Paul expresses well the conundrum of the Fall myth in Romans… “For we know that the law is spiritual; but I am of the flesh, sold into slavery under sin. I do not understand my own actions. For I do not do what I want, but I do the very thing I hate. Now if I do what I do not want, I agree that the law is good. But in fact it is no longer I that do it, but sin that dwells within me. For I know that nothing good dwells within me, that is, in my flesh. I can will what is right, but I cannot do it. For I do not do the good I want, but the evil I do not want is what I do. Now if I do what I do not want, it is no longer I that do it, but sin that dwells within me. So I find it to be a law that when I want to do what is good, evil lies close at hand. For I delight in the law of God in my inmost self, but I see in my members another law at war with the law of my mind, making me captive to the law of sin that dwells in my members. Wretched man that I am! Who will rescue me from this body of death? Thanks be to God through Jesus Christ our Lord!”

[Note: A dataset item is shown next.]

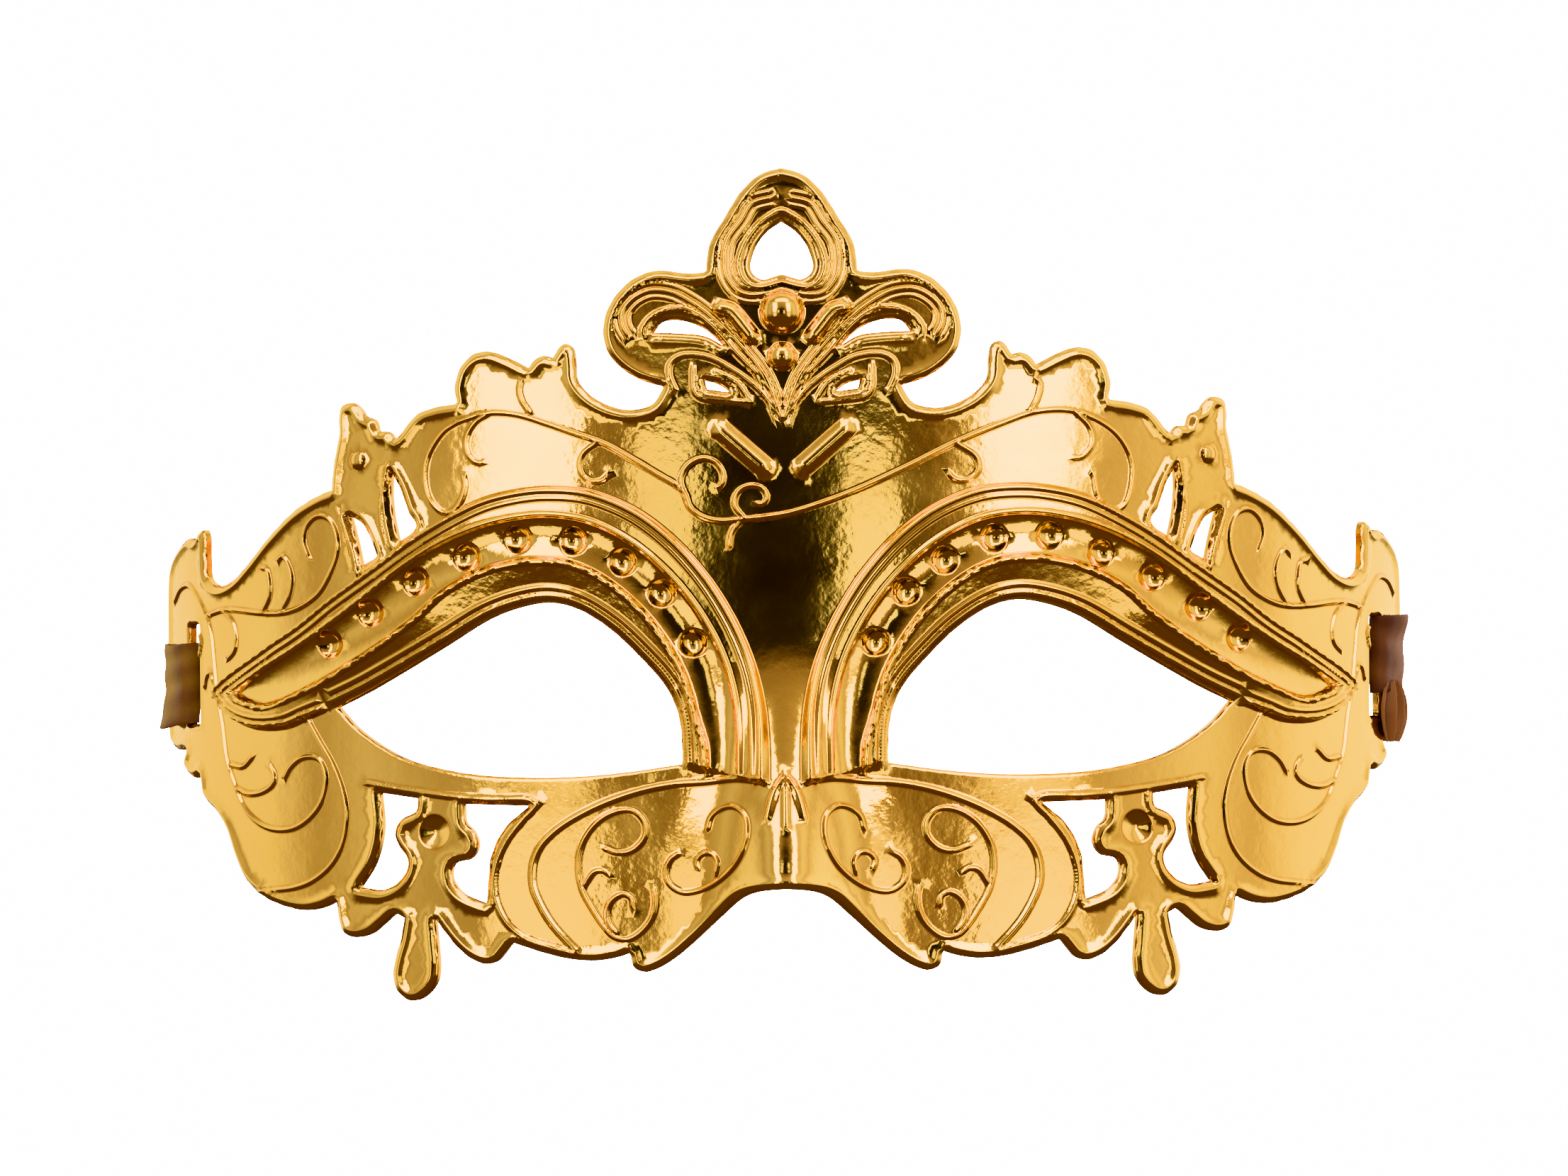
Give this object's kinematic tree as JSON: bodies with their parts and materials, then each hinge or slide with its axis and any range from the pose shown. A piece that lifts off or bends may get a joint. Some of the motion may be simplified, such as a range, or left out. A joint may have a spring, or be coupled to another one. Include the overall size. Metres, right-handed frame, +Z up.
{
  "type": "masquerade half mask",
  "caption": "Moulded ornamental half mask that covers the eyes and the bridge of the nose, with a satin ribbon tied through a slot at each wing end.",
  "frame": {"origin": "on the inner face of the wall at the bridge of the nose, in the middle of the mask and level with the eyes", "axes": "+X across the face to the right seen from the front, +Z up, -Y out of the front of the mask"},
  "size_m": [0.1718, 0.0617, 0.1131],
  "materials": {
    "gold_plated_plastic": "mirror gold metallised plastic",
    "left_satin": "bronze satin ribbon",
    "right_satin": "maroon brown satin ribbon"
  },
  "bodies": {
    "mask": {"mask_shell": "gold_plated_plastic", "left_ribbon_loop": "left_satin", "left_ribbon_knot": "left_satin", "right_ribbon_loop": "right_satin", "right_ribbon_knot": "right_satin", "right_ribbon_fold": "right_satin"},
    "left_tail": {"left_ribbon_tail": "left_satin"},
    "right_tail": {"right_ribbon_tail": "right_satin"}
  },
  "joints": [
    {"name": "left_ribbon_swing", "type": "hinge", "parent": "mask", "child": "left_tail", "pos_m": [-0.07556, 0.05039, 0.0025], "axis": [0, 0, 1], "range_deg": [0, 140]},
    {"name": "right_ribbon_swing", "type": "hinge", "parent": "mask", "child": "right_tail", "pos_m": [0.07556, 0.05039, 0.0043], "axis": [0, 0, -1], "range_deg": [0, 140]}
  ]
}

So… in a way… Christ is God’s giving us another bite at the apple. And again… I know that you want to say that taking a bite of the fruit was were it all went wrong in the first place… however, in Christ it’s not that the knowledge of good and evil is taken away from us… it’s that set free from that original shattering into sin… we are once again given that choice… it’s almost like hitting the reset button and our relationship with God is back to being unbroken… now as our knowledge has been reinforced and focused in the works and teachings and resurrection of Christ… as our knowledge of good and evil is enlightened through the continual shaping presence of the Holy Spirit in our lives… we are once again put at the moment when Adam must answer… and we must choose the good of God over the evil that leads to the brokenness of sin. Amen.